震災から1年――。今なお予断を許さない東京電力・福島第一原子力発電所の事故。この過酷な現場に投入されたのが、千葉工業大学 未来ロボット技術研究センター(fuRo)が開発したレスキューロボット「原発対応版Quince(クインス)」だ。本稿では、開発責任者でfuRo副所長を務める小柳栄次氏に、これまでの開発について、そして今後のレスキューロボットについて話を聞いた。
2011年3月11日に発生した東日本大震災から、間もなく1年がたとうとしている。地震と津波による甚大な被害はまだ記憶に新しいが、それに追い打ちを掛けるように起きたのが東京電力・福島第一原子力発電所の事故だ。12月に冷温停止宣言が出され、一時の危機的な状況は脱したとはいえ、建屋内の高い放射線量は変わらず、廃炉に向けた作業には困難が予想される。
この現場で活躍しているのが、千葉工業大学 未来ロボット技術研究センター(fuRo)が開発したレスキューロボット「原発対応版Quince(クインス)」だ。2011年6月に1号機が投入され、2012年2月20日には、2号機と3号機が福島に向けて出発し、原子炉建屋内の調査に貢献している。

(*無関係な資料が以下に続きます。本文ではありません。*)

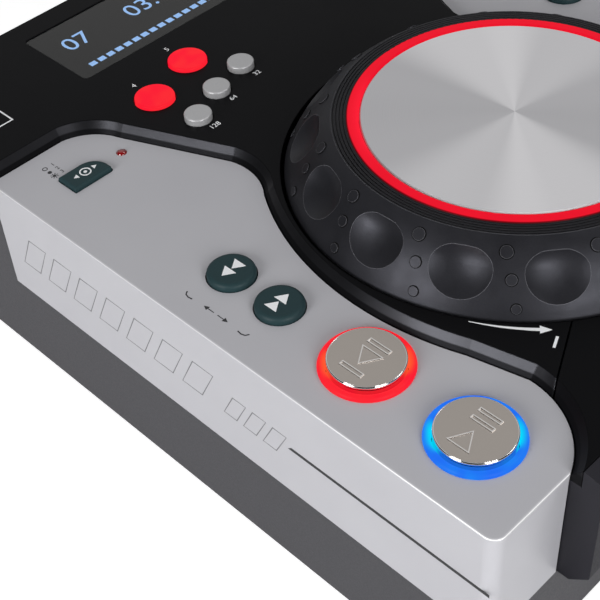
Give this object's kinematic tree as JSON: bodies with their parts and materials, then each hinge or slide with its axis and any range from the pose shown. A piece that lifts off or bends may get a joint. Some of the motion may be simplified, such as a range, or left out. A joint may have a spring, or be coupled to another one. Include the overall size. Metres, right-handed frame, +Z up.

今回、これまでのQuinceの開発について、そして今後のレスキューロボットについて、開発責任者でfuRo副所長を務める小柳栄次氏に話を聞いた。
まずはQuinceについて説明が必要だろう。
原発対応版Quinceのベースとなっている「Quince」は、新エネルギー・産業技術総合開発機構(NEDO)のプロジェクトで開発されたレスキューロボット。車体の全面がクローラで覆われており、その前後には足のようなサブクローラも搭載する。地下やビル内での事故を想定したロボットで、階段や瓦礫(がれき)での高い走行性能を持つのが特長だ。NEDOのプロジェクトでは計7台が製造され、4台は千葉工業大学、3台は東北大学が保有している。
原発対応版Quinceは、このQuinceの車体をベースに、大幅な改良を施したもの。Quinceはもともと原発事故は想定しておらず、必要なセンサーが用意されていなかったため、線量計などを追加した。また、建屋の内部は分厚いコンクリートで無線が使えないため、通信を有線に変更し、ケーブルの巻き取り装置も開発して搭載した。なお、放射線対策は取られていないが、実験の結果、特に何もしなくても、十分な時間稼働できることが分かった。
こうした改造により、重量はノーマルのQuinceに比べて倍近くに増加。重心も高くなっているため、階段を上る能力は少し低下したものの、それでも傾きが40度以上ある原子炉建屋の階段を上るだけの能力は確保されている。
1号機は、2011年6月に投入された。当初のミッションだった水位計の設置と汚染水のサンプリングは、地下への階段が事前の話よりも狭くて失敗したものの、その後ターゲットを上層階に変え、同年10月20日には、2号建屋の5階まで行き、放射線量の測定と燃料プール付近の撮影に成功した。帰還途中にケーブルが切れてしまい、報道では「失敗」の面ばかりが強調されていたように思うが、実はその前に大きな成果を上げていたのだ。
現在、1号機は2号建屋の3階に放置されたままだが、小柳副所長によれば、当面はそのままにしておいて、1年後くらいに回収したいという。強い放射線を1年間浴び続けたロボットがどうなるのか。もしかしたら動くのか? そんな実験データはほとんどなく、この影響を詳細に調べれば、今後の原発ロボットの開発にも役立つ。「転んでもただでは起きない」のが小柳流だ。